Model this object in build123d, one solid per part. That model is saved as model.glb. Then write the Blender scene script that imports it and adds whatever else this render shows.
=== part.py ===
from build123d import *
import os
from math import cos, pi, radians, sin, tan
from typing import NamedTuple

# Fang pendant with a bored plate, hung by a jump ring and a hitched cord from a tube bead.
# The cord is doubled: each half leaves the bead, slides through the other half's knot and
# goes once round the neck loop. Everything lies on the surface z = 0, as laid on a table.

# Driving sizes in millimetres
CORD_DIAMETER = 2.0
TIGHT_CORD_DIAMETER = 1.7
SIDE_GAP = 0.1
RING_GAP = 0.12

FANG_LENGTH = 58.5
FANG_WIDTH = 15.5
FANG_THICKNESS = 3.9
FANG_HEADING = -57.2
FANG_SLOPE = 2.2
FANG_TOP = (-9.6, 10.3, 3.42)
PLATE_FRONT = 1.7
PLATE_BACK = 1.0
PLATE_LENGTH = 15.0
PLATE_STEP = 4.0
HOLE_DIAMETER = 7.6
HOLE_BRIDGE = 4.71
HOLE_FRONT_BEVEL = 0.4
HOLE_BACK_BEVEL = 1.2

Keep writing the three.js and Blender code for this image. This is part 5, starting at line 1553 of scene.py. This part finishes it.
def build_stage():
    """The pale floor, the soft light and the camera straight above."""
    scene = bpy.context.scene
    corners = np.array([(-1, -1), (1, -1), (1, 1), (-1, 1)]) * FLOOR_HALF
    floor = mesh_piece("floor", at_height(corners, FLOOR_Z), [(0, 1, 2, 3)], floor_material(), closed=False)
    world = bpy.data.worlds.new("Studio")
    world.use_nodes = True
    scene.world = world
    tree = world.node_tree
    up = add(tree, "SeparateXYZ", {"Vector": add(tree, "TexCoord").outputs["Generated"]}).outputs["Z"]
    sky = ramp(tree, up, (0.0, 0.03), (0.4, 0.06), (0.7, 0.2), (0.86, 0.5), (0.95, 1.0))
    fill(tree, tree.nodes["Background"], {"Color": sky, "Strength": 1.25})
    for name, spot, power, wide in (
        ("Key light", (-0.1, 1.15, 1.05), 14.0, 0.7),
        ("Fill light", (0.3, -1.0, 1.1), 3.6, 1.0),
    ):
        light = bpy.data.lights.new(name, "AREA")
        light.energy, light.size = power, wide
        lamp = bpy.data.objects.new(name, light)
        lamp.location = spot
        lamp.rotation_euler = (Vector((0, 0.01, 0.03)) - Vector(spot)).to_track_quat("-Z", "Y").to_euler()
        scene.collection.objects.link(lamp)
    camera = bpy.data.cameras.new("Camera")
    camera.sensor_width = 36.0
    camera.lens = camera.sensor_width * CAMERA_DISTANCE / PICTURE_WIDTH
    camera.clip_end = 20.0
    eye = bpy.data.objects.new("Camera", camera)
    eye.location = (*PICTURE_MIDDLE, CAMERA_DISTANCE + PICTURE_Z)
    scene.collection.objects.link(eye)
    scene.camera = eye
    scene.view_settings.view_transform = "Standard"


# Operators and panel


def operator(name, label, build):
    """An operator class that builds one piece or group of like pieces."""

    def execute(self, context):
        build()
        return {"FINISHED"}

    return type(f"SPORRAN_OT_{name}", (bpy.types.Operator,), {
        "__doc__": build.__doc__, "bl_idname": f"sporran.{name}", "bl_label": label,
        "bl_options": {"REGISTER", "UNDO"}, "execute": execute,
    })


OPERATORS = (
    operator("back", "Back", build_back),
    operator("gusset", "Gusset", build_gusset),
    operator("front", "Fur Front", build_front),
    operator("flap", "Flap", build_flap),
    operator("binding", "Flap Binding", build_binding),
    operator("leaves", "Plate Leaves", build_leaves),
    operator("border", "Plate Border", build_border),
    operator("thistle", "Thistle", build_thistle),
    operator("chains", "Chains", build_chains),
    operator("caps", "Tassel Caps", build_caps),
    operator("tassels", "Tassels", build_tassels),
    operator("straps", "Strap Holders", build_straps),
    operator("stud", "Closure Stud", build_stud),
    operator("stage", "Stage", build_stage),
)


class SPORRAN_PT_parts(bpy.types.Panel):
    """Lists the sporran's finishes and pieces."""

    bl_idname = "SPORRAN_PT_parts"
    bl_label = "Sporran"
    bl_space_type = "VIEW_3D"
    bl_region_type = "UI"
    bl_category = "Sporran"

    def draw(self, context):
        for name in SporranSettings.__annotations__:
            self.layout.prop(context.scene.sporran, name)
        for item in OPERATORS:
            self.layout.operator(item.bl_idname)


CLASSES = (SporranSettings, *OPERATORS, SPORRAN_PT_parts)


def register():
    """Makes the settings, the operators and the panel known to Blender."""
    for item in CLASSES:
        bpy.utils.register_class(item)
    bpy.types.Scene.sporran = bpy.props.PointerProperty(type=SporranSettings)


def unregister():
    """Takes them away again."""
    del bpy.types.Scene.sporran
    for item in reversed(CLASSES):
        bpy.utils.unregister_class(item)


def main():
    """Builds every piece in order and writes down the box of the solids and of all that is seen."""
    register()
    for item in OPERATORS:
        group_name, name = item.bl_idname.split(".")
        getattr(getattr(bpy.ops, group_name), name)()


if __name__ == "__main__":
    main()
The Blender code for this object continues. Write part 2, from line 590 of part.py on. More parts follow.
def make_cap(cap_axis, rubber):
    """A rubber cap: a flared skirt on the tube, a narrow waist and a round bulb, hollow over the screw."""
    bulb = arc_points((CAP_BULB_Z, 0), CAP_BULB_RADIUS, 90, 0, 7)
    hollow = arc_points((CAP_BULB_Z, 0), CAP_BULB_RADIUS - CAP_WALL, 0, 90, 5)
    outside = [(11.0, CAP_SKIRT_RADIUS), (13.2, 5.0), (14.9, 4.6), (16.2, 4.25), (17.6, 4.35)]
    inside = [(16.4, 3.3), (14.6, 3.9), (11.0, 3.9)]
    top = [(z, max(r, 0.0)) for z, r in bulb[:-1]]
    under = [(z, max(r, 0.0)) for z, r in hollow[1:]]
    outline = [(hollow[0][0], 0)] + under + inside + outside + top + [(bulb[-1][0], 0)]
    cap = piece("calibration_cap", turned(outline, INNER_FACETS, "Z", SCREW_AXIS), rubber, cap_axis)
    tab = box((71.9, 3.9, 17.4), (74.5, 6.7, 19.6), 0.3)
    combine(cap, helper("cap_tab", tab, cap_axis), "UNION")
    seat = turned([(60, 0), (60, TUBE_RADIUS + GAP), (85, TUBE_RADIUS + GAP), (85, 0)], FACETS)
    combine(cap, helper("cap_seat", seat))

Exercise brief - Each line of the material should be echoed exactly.

Response -
Model this object in build123d, one solid per part. That model is saved as model.glb. Then write the Blender scene script that imports it and adds whatever else this render shows.
=== part.py ===
from build123d import *
import os
from math import cos, pi, radians, sin, tan
from typing import NamedTuple

# Fang pendant with a bored plate, hung by a jump ring and a hitched cord from a tube bead.
# The cord is doubled: each half leaves the bead, slides through the other half's knot and
# goes once round the neck loop. Everything lies on the surface z = 0, as laid on a table.

# Driving sizes in millimetres
CORD_DIAMETER = 2.0
TIGHT_CORD_DIAMETER = 1.7
SIDE_GAP = 0.1
RING_GAP = 0.12

FANG_LENGTH = 58.5
FANG_WIDTH = 15.5
FANG_THICKNESS = 3.9
FANG_HEADING = -57.2
FANG_SLOPE = 2.2
FANG_TOP = (-9.6, 10.3, 3.42)
PLATE_FRONT = 1.7
PLATE_BACK = 1.0
PLATE_LENGTH = 15.0
PLATE_STEP = 4.0
HOLE_DIAMETER = 7.6
HOLE_BRIDGE = 4.71
HOLE_FRONT_BEVEL = 0.4
HOLE_BACK_BEVEL = 1.2

Keep writing the three.js and Blender code for this image. This is part 5, starting at line 1553 of scene.py. This part finishes it.
def build_stage():
    """The pale floor, the soft light and the camera straight above."""
    scene = bpy.context.scene
    corners = np.array([(-1, -1), (1, -1), (1, 1), (-1, 1)]) * FLOOR_HALF
    floor = mesh_piece("floor", at_height(corners, FLOOR_Z), [(0, 1, 2, 3)], floor_material(), closed=False)
    world = bpy.data.worlds.new("Studio")
    world.use_nodes = True
    scene.world = world
    tree = world.node_tree
    up = add(tree, "SeparateXYZ", {"Vector": add(tree, "TexCoord").outputs["Generated"]}).outputs["Z"]
    sky = ramp(tree, up, (0.0, 0.03), (0.4, 0.06), (0.7, 0.2), (0.86, 0.5), (0.95, 1.0))
    fill(tree, tree.nodes["Background"], {"Color": sky, "Strength": 1.25})
    for name, spot, power, wide in (
        ("Key light", (-0.1, 1.15, 1.05), 14.0, 0.7),
        ("Fill light", (0.3, -1.0, 1.1), 3.6, 1.0),
    ):
        light = bpy.data.lights.new(name, "AREA")
        light.energy, light.size = power, wide
        lamp = bpy.data.objects.new(name, light)
        lamp.location = spot
        lamp.rotation_euler = (Vector((0, 0.01, 0.03)) - Vector(spot)).to_track_quat("-Z", "Y").to_euler()
        scene.collection.objects.link(lamp)
    camera = bpy.data.cameras.new("Camera")
    camera.sensor_width = 36.0
    camera.lens = camera.sensor_width * CAMERA_DISTANCE / PICTURE_WIDTH
    camera.clip_end = 20.0
    eye = bpy.data.objects.new("Camera", camera)
    eye.location = (*PICTURE_MIDDLE, CAMERA_DISTANCE + PICTURE_Z)
    scene.collection.objects.link(eye)
    scene.camera = eye
    scene.view_settings.view_transform = "Standard"


# Operators and panel


def operator(name, label, build):
    """An operator class that builds one piece or group of like pieces."""

    def execute(self, context):
        build()
        return {"FINISHED"}

    return type(f"SPORRAN_OT_{name}", (bpy.types.Operator,), {
        "__doc__": build.__doc__, "bl_idname": f"sporran.{name}", "bl_label": label,
        "bl_options": {"REGISTER", "UNDO"}, "execute": execute,
    })


OPERATORS = (
    operator("back", "Back", build_back),
    operator("gusset", "Gusset", build_gusset),
    operator("front", "Fur Front", build_front),
    operator("flap", "Flap", build_flap),
    operator("binding", "Flap Binding", build_binding),
    operator("leaves", "Plate Leaves", build_leaves),
    operator("border", "Plate Border", build_border),
    operator("thistle", "Thistle", build_thistle),
    operator("chains", "Chains", build_chains),
    operator("caps", "Tassel Caps", build_caps),
    operator("tassels", "Tassels", build_tassels),
    operator("straps", "Strap Holders", build_straps),
    operator("stud", "Closure Stud", build_stud),
    operator("stage", "Stage", build_stage),
)


class SPORRAN_PT_parts(bpy.types.Panel):
    """Lists the sporran's finishes and pieces."""

    bl_idname = "SPORRAN_PT_parts"
    bl_label = "Sporran"
    bl_space_type = "VIEW_3D"
    bl_region_type = "UI"
    bl_category = "Sporran"

    def draw(self, context):
        for name in SporranSettings.__annotations__:
            self.layout.prop(context.scene.sporran, name)
        for item in OPERATORS:
            self.layout.operator(item.bl_idname)


CLASSES = (SporranSettings, *OPERATORS, SPORRAN_PT_parts)


def register():
    """Makes the settings, the operators and the panel known to Blender."""
    for item in CLASSES:
        bpy.utils.register_class(item)
    bpy.types.Scene.sporran = bpy.props.PointerProperty(type=SporranSettings)


def unregister():
    """Takes them away again."""
    del bpy.types.Scene.sporran
    for item in reversed(CLASSES):
        bpy.utils.unregister_class(item)


def main():
    """Builds every piece in order and writes down the box of the solids and of all that is seen."""
    register()
    for item in OPERATORS:
        group_name, name = item.bl_idname.split(".")
        getattr(getattr(bpy.ops, group_name), name)()


if __name__ == "__main__":
    main()
The Blender code for this object continues. Write part 2, from line 590 of part.py on. More parts follow.
def make_cap(cap_axis, rubber):
    """A rubber cap: a flared skirt on the tube, a narrow waist and a round bulb, hollow over the screw."""
    bulb = arc_points((CAP_BULB_Z, 0), CAP_BULB_RADIUS, 90, 0, 7)
    hollow = arc_points((CAP_BULB_Z, 0), CAP_BULB_RADIUS - CAP_WALL, 0, 90, 5)
    outside = [(11.0, CAP_SKIRT_RADIUS), (13.2, 5.0), (14.9, 4.6), (16.2, 4.25), (17.6, 4.35)]
    inside = [(16.4, 3.3), (14.6, 3.9), (11.0, 3.9)]
    top = [(z, max(r, 0.0)) for z, r in bulb[:-1]]
    under = [(z, max(r, 0.0)) for z, r in hollow[1:]]
    outline = [(hollow[0][0], 0)] + under + inside + outside + top + [(bulb[-1][0], 0)]
    cap = piece("calibration_cap", turned(outline, INNER_FACETS, "Z", SCREW_AXIS), rubber, cap_axis)
    tab = box((71.9, 3.9, 17.4), (74.5, 6.7, 19.6), 0.3)
    combine(cap, helper("cap_tab", tab, cap_axis), "UNION")
    seat = turned([(60, 0), (60, TUBE_RADIUS + GAP), (85, TUBE_RADIUS + GAP), (85, 0)], FACETS)
    combine(cap, helper("cap_seat", seat))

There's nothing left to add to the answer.